A few singed feathers are all that remain of the bird whose untimely demise caused a short power outage early Monday on Big Pine Key. The fact that it was big enough to short the line, however, suggests it might have been a turkey vulture, flocks of which are currently passing through the Keys during their annual migration south.
Of these many thousands of birds, some choose to stay in the island chain during the winter months, and are a familiar sight as they circle the skies, scanning for the carrion that makes up the bulk of their diet.
"I have no idea what kind of bird hit the line," said Keys Energy spokesman Julio Barroso.
"There usually isn't much evidence left in this kind of case. When a bird sits on a line, it's usually OK. It's not grounded. But if a wing strikes another line when they're trying to take off, they're grounded and that's what causes outages. It's not a frequent occurrence. It's the first bird strike in a long while that I can remember."
And the buzzards are here -- they are making their presence known. But are there more or fewer than in years' past?
"Ah, every year is the worst year ever," said flight instructor Nikali Pontecorvo of Key West Seaplanes, which flies out of Key West International Airport.
"They're a pain in the butt, but it's just part of flying in Florida. You have to keep your eyes open when you go to land. I'm not a ornithologist, but it's just one of things where you forget how bad is was until you go through it again."
Pontecorvo said the airport has its own way of dealing with the rapacious raptors when they get too close to the airport.
"It's kind of like a glorified bottle rocket," he said of the loud pyrotechnic devices used to warn the bird away.
But Monroe County Director of Airports Peter Horton said they haven't had to resort to using them any more than usual, so far, this year.
"They come in at the end of October and stay until about March," Horton said. "When there are too many, we 'bird-bang' them.
"We disperse birds with pyrotechnics. But we've actually seen fewer buzzards this year than in years past."
Due to their location, the Keys are at least a temporary home to all kinds of winged wonders, making a focus on one particular variety as a nuisance somewhat disingenuous.

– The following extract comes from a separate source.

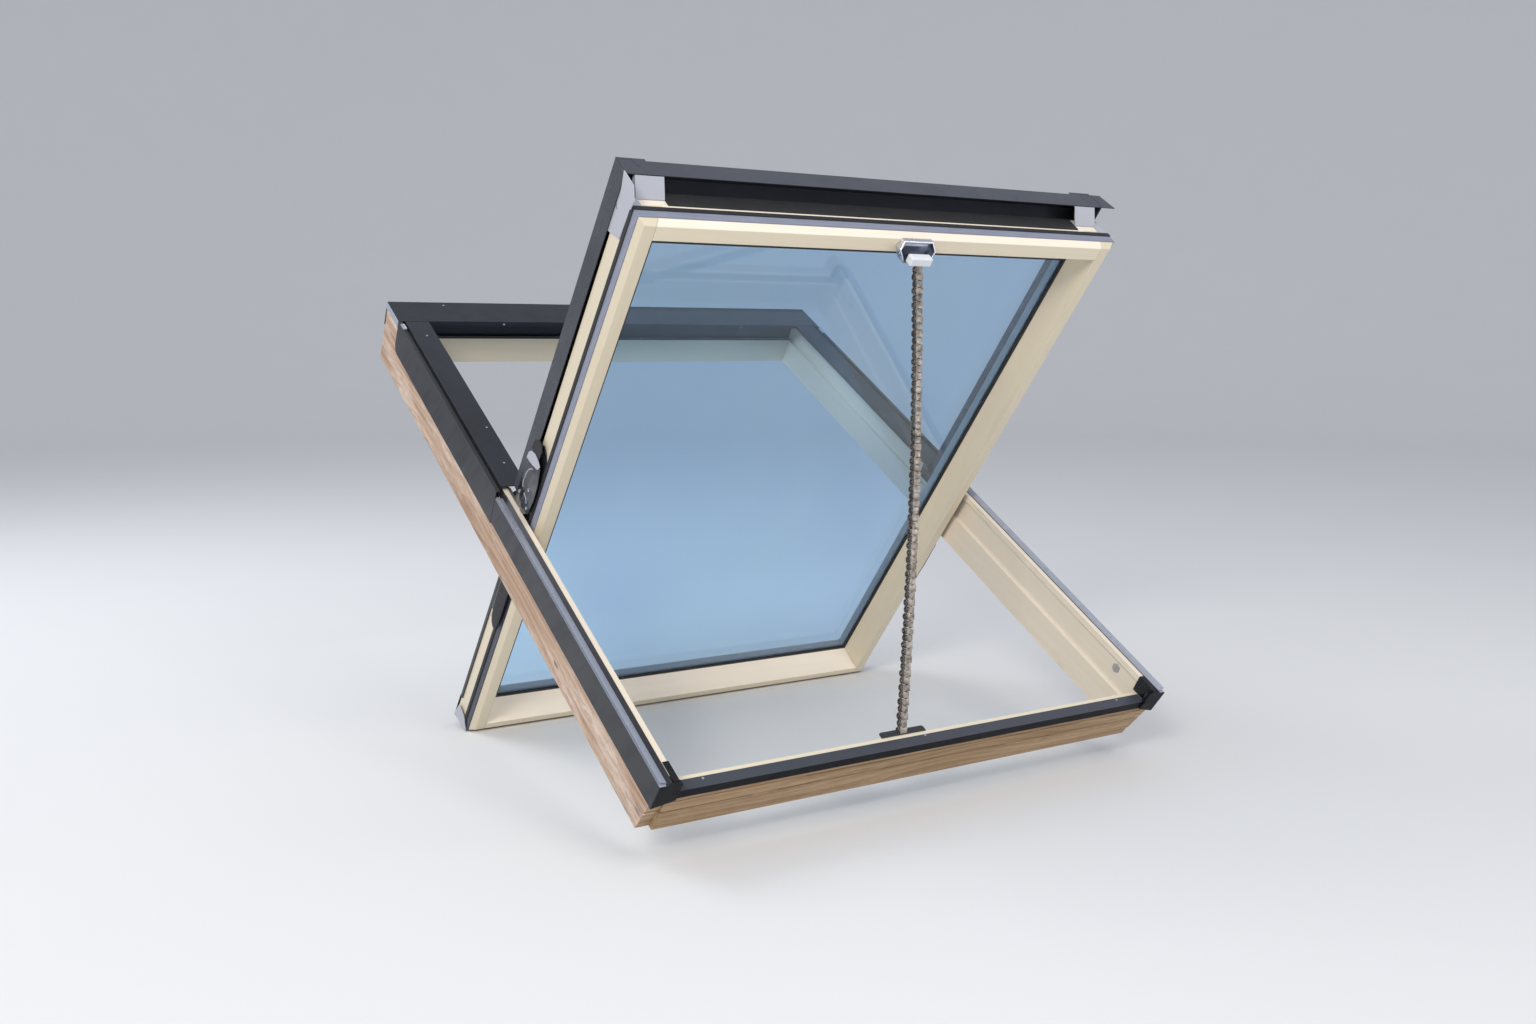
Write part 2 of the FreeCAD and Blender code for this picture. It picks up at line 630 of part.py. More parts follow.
def end_bevels(shape):
    """Carry the bevel of the cross rails over the ends of the stiles."""
    for end, inward in ((-SASH_BELOW_PIVOT, 1), (SASH_ABOVE_PIVOT, -1)):
        wedge = [
            (end - inward * SLIP, SASH_INNER_LEVEL + SASH_BEVEL + SLIP),
            (end + inward * (SASH_BEVEL + SLIP), SASH_INNER_LEVEL - SLIP),
            (end - inward * SLIP, SASH_INNER_LEVEL - SLIP),
        ]
        shape = shape.cut(across(wedge, -SASH_HALF - 1, SASH_HALF + 1))
    return shape


def sash_stile():
    """Right stile, running the full length of the sash."""
    outline = sash_profile(SASH_HALF, STILE_FACE, STILE_TO_GLASS)
    stile = along_slope(outline, -SASH_BELOW_PIVOT, SASH_ABOVE_PIVOT)
    return end_bevels(stile)


def sash_bottom_rail(stiles):
    """Bottom rail, coped over the stiles."""
    outline = sash_profile(SASH_BELOW_PIVOT, BOTTOM_FACE, BOTTOM_TO_GLASS)
    rail = across([(-y, z) for y, z in outline], -SASH_HALF, SASH_HALF)
    return rail.cut(stiles[0]).cut(stiles[1]).cut(stile_ends())


def sash_top_rail(stiles):
    """Top rail, coped over the stiles."""
    outline = sash_profile(SASH_ABOVE_PIVOT, TOP_FACE, TOP_TO_GLASS)
    rail = across(outline, -SASH_HALF, SASH_HALF)
    return rail.cut(stiles[0]).cut(stiles[1]).cut(stile_ends())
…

"We have a problem with birds in general, with seagulls, etc., on the pier," said Naval Air Station spokeswoman Trice Denny, referring to the bird-dropping encrusted Navy Mole Pier, where docked cruise ship passengers get their first look at Key West. "That's kind of a cleanliness issue out there. We have sprinklers to try to chase them away. We use the same techniques out at the Boca Chica airfield.
"It is an issue, but with birds in general, not just the turkey vultures."
Still, due to their sheer numbers, these birds of prey can't help but be a large part of the problems which occur when civilization runs up against nature.
By one count, that of two researchers with the Florida Keys Hawkwatch organization, some 5,714 turkey vultures were counted in the skies over Curry Hammock in one day, Oct. 30.
"The turkey vultures are kind of an anomaly, in that they're not all migrating," said Florida Keys Wildlife Rescue Animal Care Director Peggy Coontz. "Some of them will be spending their winters here.
"It seems to me that the population is very similar to what I saw last year.
"As for patients, we're about at the same numbers of turkey vultures we got last year."
For the time being, at least, residents of the Keys might be well advised not to look up into a "kettle" of circling vultures, as there's no telling what they might end up eyeing.